** BEGIN GIVEN INFORMATION **
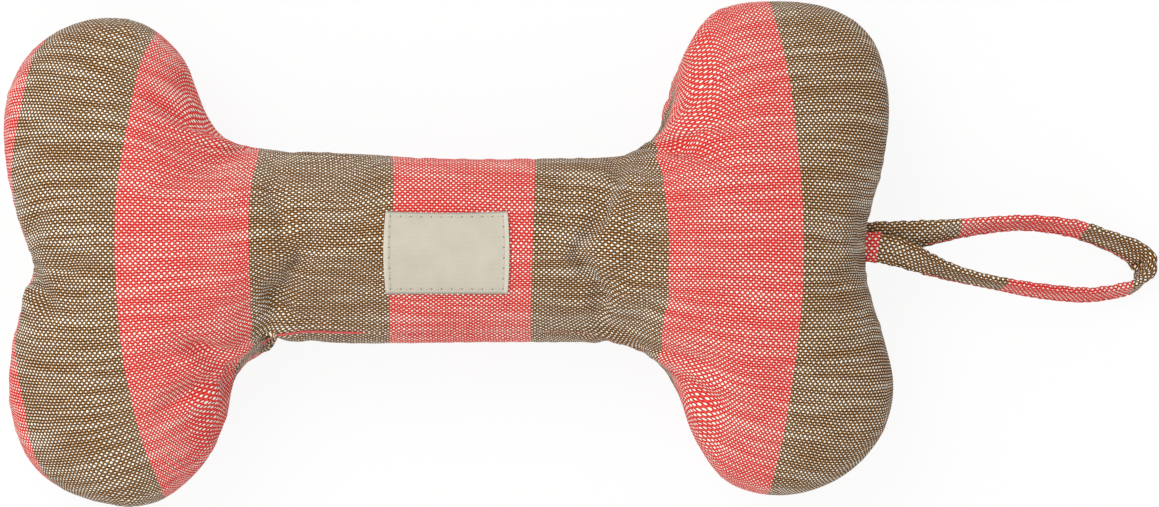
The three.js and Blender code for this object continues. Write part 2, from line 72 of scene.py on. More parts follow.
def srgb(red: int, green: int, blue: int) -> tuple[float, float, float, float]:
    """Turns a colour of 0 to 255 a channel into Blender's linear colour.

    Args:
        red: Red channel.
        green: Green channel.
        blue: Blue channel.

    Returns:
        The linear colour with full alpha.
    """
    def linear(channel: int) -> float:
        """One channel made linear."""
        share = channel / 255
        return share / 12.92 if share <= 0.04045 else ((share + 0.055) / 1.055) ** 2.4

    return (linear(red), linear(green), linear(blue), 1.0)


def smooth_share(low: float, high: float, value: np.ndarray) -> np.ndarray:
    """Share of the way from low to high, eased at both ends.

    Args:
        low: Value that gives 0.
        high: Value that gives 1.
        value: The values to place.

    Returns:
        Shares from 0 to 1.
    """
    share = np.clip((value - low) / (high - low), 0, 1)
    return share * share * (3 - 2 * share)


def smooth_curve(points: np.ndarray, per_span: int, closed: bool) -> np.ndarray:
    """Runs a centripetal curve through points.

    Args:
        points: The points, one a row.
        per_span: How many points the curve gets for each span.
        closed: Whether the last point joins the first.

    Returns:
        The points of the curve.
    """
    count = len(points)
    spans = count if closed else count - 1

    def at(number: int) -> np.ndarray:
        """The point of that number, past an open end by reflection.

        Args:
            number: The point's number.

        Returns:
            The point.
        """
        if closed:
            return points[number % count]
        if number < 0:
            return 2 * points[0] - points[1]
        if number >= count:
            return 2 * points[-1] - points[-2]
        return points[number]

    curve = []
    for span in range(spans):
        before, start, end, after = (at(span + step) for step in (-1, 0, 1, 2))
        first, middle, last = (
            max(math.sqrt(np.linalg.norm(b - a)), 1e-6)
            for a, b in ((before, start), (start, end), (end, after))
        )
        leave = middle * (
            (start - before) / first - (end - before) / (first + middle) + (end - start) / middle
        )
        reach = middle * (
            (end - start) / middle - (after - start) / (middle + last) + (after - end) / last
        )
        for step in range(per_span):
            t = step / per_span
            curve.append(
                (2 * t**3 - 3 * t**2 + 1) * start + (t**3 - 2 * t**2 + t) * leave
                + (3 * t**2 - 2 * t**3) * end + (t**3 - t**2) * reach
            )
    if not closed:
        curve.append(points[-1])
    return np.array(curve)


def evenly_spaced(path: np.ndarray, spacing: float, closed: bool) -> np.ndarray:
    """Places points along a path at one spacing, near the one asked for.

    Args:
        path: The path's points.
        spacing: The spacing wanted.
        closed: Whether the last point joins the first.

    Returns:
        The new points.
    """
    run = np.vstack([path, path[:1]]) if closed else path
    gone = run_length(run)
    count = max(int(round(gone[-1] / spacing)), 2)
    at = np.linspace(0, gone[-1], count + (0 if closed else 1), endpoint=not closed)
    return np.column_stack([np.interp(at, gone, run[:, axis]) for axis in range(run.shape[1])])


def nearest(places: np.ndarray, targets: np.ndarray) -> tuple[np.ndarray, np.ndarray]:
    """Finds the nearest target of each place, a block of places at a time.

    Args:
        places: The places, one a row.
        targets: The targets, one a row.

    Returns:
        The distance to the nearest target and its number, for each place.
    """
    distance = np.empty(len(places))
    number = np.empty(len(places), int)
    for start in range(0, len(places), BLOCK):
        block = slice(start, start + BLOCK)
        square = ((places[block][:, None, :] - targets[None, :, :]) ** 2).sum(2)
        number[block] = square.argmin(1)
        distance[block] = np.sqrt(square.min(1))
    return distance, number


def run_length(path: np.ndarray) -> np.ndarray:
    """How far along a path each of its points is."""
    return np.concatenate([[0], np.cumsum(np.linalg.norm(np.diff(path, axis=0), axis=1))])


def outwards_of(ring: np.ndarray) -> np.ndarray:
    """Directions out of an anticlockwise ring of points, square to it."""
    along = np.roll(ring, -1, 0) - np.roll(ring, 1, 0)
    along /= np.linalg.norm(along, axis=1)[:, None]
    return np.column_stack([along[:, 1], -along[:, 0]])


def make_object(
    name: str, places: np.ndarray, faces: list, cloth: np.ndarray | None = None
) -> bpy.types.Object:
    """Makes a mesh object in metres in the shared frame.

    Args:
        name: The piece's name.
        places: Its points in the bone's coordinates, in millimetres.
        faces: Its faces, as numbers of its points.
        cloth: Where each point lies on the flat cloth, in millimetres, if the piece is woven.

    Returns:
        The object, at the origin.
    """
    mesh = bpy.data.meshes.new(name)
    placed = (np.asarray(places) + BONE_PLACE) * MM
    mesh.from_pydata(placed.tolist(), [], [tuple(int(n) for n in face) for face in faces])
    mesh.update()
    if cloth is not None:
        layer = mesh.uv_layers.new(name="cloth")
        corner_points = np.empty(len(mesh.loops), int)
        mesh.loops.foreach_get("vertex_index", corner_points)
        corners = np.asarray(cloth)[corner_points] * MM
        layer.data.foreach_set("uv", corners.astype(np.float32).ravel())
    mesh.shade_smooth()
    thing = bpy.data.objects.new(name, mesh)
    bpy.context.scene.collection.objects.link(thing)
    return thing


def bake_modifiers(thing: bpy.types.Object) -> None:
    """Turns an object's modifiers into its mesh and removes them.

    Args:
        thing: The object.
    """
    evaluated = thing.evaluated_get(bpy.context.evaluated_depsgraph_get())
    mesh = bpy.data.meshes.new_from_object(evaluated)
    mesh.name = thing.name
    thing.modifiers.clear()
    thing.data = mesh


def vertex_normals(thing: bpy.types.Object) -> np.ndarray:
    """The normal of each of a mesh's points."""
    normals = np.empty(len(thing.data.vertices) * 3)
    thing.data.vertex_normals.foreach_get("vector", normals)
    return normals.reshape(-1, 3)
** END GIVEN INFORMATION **
◆ **WHAT THE EXERCISE ASKS**
Lines from the start of the material above through the line containing "curve through points." are to be duplicated exactly, and only those.

◆ **COMPLETE OUTPUT**
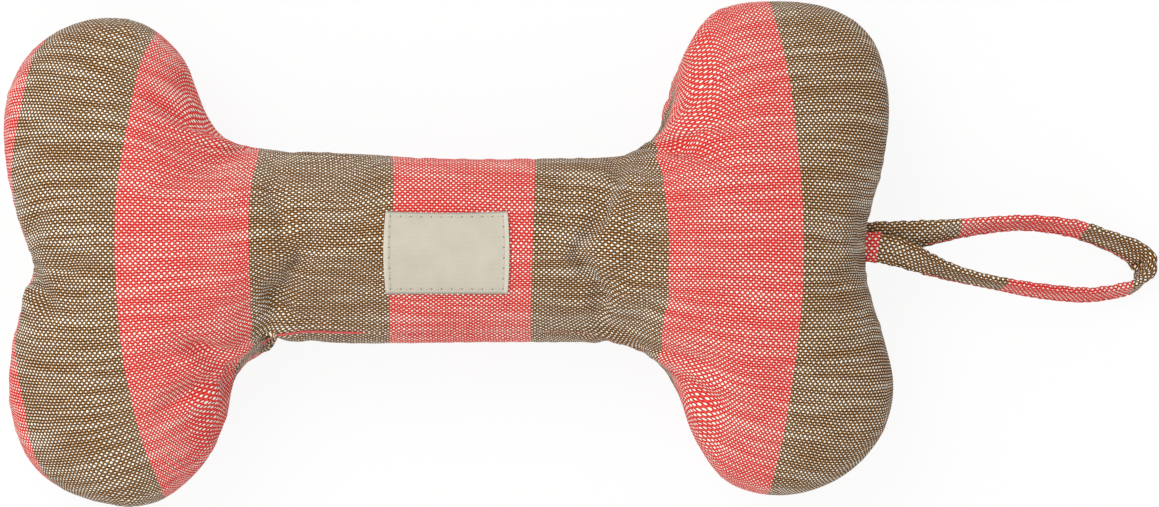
The three.js and Blender code for this object continues. Write part 2, from line 72 of scene.py on. More parts follow.
def srgb(red: int, green: int, blue: int) -> tuple[float, float, float, float]:
    """Turns a colour of 0 to 255 a channel into Blender's linear colour.

    Args:
        red: Red channel.
        green: Green channel.
        blue: Blue channel.

    Returns:
        The linear colour with full alpha.
    """
    def linear(channel: int) -> float:
        """One channel made linear."""
        share = channel / 255
        return share / 12.92 if share <= 0.04045 else ((share + 0.055) / 1.055) ** 2.4

    return (linear(red), linear(green), linear(blue), 1.0)


def smooth_share(low: float, high: float, value: np.ndarray) -> np.ndarray:
    """Share of the way from low to high, eased at both ends.

    Args:
        low: Value that gives 0.
        high: Value that gives 1.
        value: The values to place.

    Returns:
        Shares from 0 to 1.
    """
    share = np.clip((value - low) / (high - low), 0, 1)
    return share * share * (3 - 2 * share)


def smooth_curve(points: np.ndarray, per_span: int, closed: bool) -> np.ndarray:
    """Runs a centripetal curve through points.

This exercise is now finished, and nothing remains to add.